▶ Data block
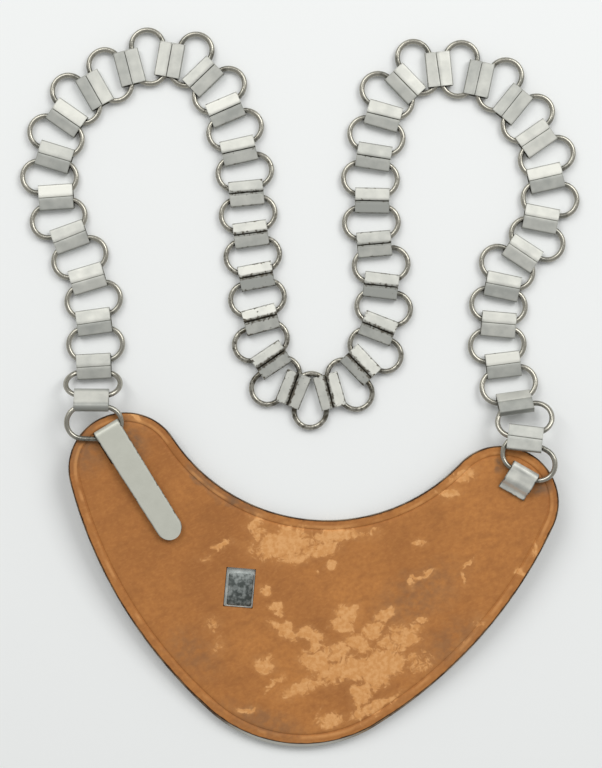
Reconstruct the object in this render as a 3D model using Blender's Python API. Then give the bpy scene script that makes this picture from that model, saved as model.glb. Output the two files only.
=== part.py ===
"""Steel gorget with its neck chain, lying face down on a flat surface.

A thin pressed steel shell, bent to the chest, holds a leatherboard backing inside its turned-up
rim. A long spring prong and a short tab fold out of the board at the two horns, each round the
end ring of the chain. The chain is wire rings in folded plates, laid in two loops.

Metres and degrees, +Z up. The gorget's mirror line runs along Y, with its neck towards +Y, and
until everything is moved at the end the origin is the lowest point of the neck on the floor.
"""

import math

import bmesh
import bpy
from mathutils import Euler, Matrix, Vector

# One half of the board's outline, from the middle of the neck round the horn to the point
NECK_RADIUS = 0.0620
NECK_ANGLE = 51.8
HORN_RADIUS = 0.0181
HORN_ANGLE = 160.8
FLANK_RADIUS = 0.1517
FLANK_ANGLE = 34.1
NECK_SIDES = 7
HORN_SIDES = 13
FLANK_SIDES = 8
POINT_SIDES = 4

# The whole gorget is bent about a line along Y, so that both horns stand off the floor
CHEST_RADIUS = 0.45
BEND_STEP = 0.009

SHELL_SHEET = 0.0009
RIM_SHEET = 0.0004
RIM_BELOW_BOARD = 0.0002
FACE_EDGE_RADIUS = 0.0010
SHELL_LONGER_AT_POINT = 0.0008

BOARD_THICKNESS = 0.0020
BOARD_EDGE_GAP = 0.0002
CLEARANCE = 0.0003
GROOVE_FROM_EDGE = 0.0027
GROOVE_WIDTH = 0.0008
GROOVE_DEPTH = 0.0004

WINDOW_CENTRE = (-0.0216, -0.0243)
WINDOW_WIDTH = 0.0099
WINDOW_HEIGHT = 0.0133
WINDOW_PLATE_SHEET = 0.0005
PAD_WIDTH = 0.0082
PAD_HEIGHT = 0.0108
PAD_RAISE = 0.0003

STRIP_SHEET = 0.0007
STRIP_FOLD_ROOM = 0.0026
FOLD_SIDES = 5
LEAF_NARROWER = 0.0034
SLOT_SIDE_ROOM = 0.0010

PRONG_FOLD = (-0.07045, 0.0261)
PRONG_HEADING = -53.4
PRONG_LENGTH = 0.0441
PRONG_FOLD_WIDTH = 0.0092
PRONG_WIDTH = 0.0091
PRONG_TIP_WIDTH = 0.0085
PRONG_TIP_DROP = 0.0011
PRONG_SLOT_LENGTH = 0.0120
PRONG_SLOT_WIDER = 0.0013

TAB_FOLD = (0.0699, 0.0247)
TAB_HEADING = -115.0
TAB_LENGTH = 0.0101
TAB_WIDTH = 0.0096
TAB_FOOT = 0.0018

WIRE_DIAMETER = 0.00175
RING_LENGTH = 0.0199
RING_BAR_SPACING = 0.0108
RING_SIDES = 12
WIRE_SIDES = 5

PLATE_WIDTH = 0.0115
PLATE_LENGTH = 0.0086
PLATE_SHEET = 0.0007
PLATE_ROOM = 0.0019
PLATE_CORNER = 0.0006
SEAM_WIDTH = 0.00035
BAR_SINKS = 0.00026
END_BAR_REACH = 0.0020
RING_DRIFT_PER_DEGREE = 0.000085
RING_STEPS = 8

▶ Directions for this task
Would you reproduce the material above in full, exactly as given?

▶ Output for this exercise
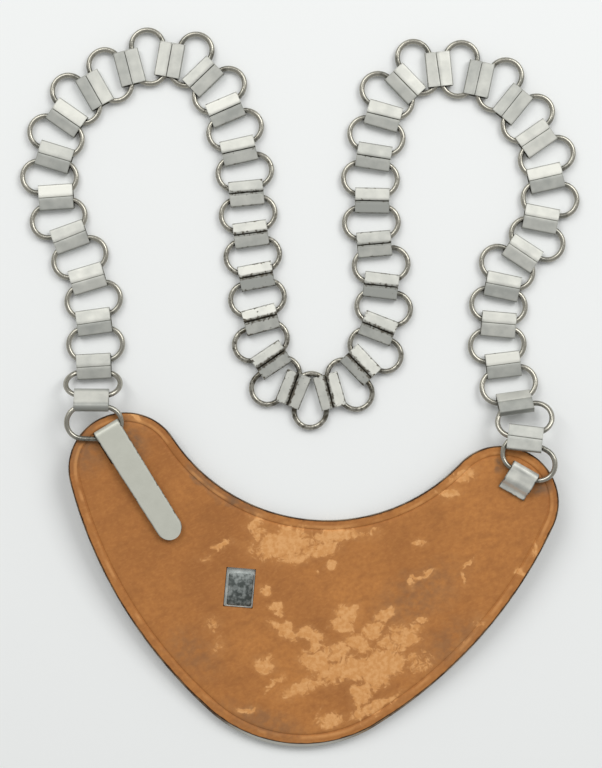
Reconstruct the object in this render as a 3D model using Blender's Python API. Then give the bpy scene script that makes this picture from that model, saved as model.glb. Output the two files only.
=== part.py ===
"""Steel gorget with its neck chain, lying face down on a flat surface.

A thin pressed steel shell, bent to the chest, holds a leatherboard backing inside its turned-up
rim. A long spring prong and a short tab fold out of the board at the two horns, each round the
end ring of the chain. The chain is wire rings in folded plates, laid in two loops.

Metres and degrees, +Z up. The gorget's mirror line runs along Y, with its neck towards +Y, and
until everything is moved at the end the origin is the lowest point of the neck on the floor.
"""

import math

import bmesh
import bpy
from mathutils import Euler, Matrix, Vector

# One half of the board's outline, from the middle of the neck round the horn to the point
NECK_RADIUS = 0.0620
NECK_ANGLE = 51.8
HORN_RADIUS = 0.0181
HORN_ANGLE = 160.8
FLANK_RADIUS = 0.1517
FLANK_ANGLE = 34.1
NECK_SIDES = 7
HORN_SIDES = 13
FLANK_SIDES = 8
POINT_SIDES = 4

# The whole gorget is bent about a line along Y, so that both horns stand off the floor
CHEST_RADIUS = 0.45
BEND_STEP = 0.009

SHELL_SHEET = 0.0009
RIM_SHEET = 0.0004
RIM_BELOW_BOARD = 0.0002
FACE_EDGE_RADIUS = 0.0010
SHELL_LONGER_AT_POINT = 0.0008

BOARD_THICKNESS = 0.0020
BOARD_EDGE_GAP = 0.0002
CLEARANCE = 0.0003
GROOVE_FROM_EDGE = 0.0027
GROOVE_WIDTH = 0.0008
GROOVE_DEPTH = 0.0004

WINDOW_CENTRE = (-0.0216, -0.0243)
WINDOW_WIDTH = 0.0099
WINDOW_HEIGHT = 0.0133
WINDOW_PLATE_SHEET = 0.0005
PAD_WIDTH = 0.0082
PAD_HEIGHT = 0.0108
PAD_RAISE = 0.0003

STRIP_SHEET = 0.0007
STRIP_FOLD_ROOM = 0.0026
FOLD_SIDES = 5
LEAF_NARROWER = 0.0034
SLOT_SIDE_ROOM = 0.0010

PRONG_FOLD = (-0.07045, 0.0261)
PRONG_HEADING = -53.4
PRONG_LENGTH = 0.0441
PRONG_FOLD_WIDTH = 0.0092
PRONG_WIDTH = 0.0091
PRONG_TIP_WIDTH = 0.0085
PRONG_TIP_DROP = 0.0011
PRONG_SLOT_LENGTH = 0.0120
PRONG_SLOT_WIDER = 0.0013

TAB_FOLD = (0.0699, 0.0247)
TAB_HEADING = -115.0
TAB_LENGTH = 0.0101
TAB_WIDTH = 0.0096
TAB_FOOT = 0.0018

WIRE_DIAMETER = 0.00175
RING_LENGTH = 0.0199
RING_BAR_SPACING = 0.0108
RING_SIDES = 12
WIRE_SIDES = 5

PLATE_WIDTH = 0.0115
PLATE_LENGTH = 0.0086
PLATE_SHEET = 0.0007
PLATE_ROOM = 0.0019
PLATE_CORNER = 0.0006
SEAM_WIDTH = 0.00035
BAR_SINKS = 0.00026
END_BAR_REACH = 0.0020
RING_DRIFT_PER_DEGREE = 0.000085
RING_STEPS = 8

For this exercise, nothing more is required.